Most of the states that have regulations addressing the interconnection of multi-section homes use the 1994 or the 1987 ANSI A225.1 Code, neither of which is being printed anymore. The '94 code says use # 10 x 4 inch screws 12 inches on-center, staggered intervals. OK, so we have a 4" screw going in a roof at a 45 degree angle. Ideally we would have 2 inches of wood around the screw in one side of the roof and two inches in the other half to connect the two sections. But you can't do that at 45 degrees and a little gap in the roof further reduces the screw in the wood. When you put a soil anchor into the ground at a 45-degree angle you need to have the anchor 1/3 longer so it will get to same depth as if it went straight in. I guess the same rule applies to wood screws, so. if the penetration of the wood screw is reduced by1/3 it becomes a little over 2.6 inches available for penetration or 1.3 inches per side (with no gap)! This isn't much to hold a house together with folks! Those using the '87 version are supposed to use lags and I think we have covered that.
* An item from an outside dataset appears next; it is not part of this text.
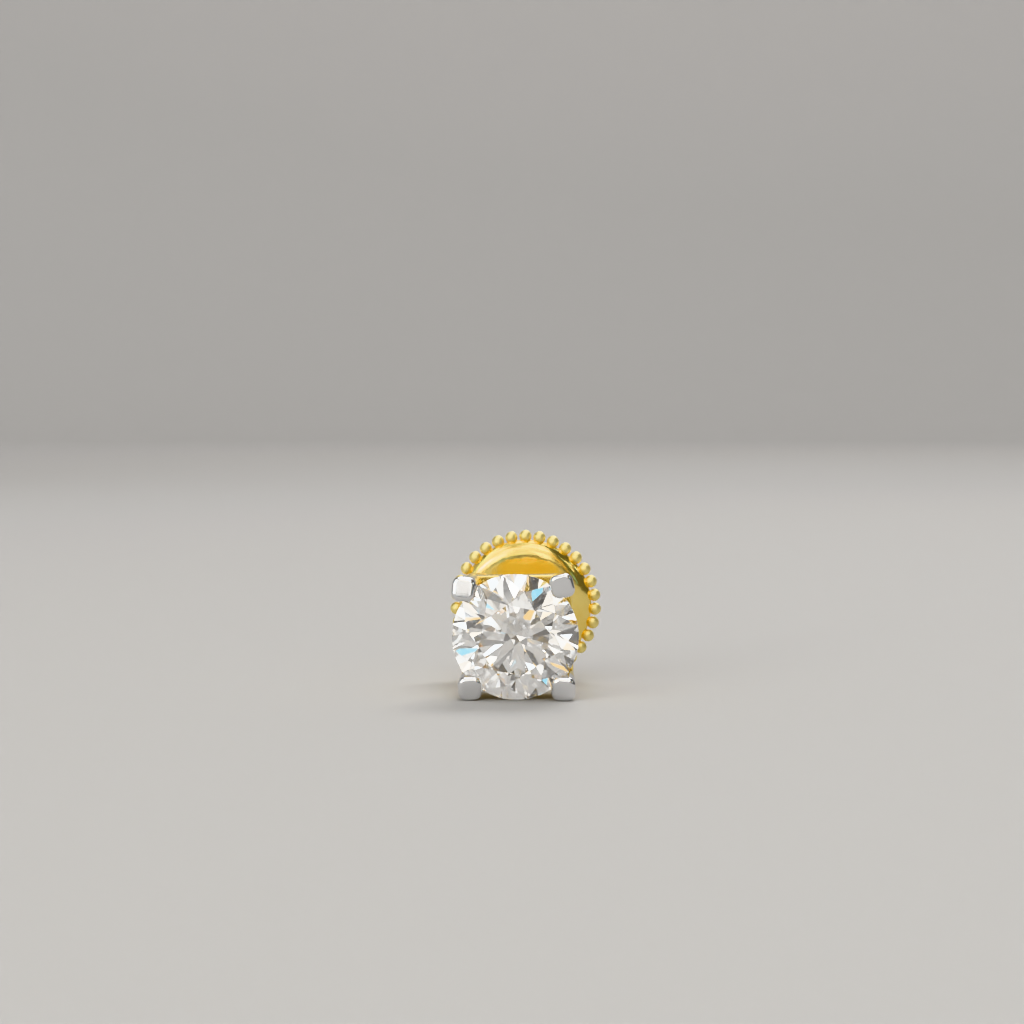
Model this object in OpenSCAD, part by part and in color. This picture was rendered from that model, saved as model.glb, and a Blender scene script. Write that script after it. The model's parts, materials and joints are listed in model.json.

The point is, we need some better guidance I think and here's why. The better we protect the consumer with used homes, the more new ones we will sell. When have you ever see damage to a home after a storm on the TV and the announcer says, "but this was a used home, not a new one." Did you know that according to the states I checked with, that up to 70% of ALL of the sales in this industry nationwide are used homes? If we can create a better market for used homes we are paving the way for the lenders to come back, because all of their collateral is "used." Give this some thought, more next month.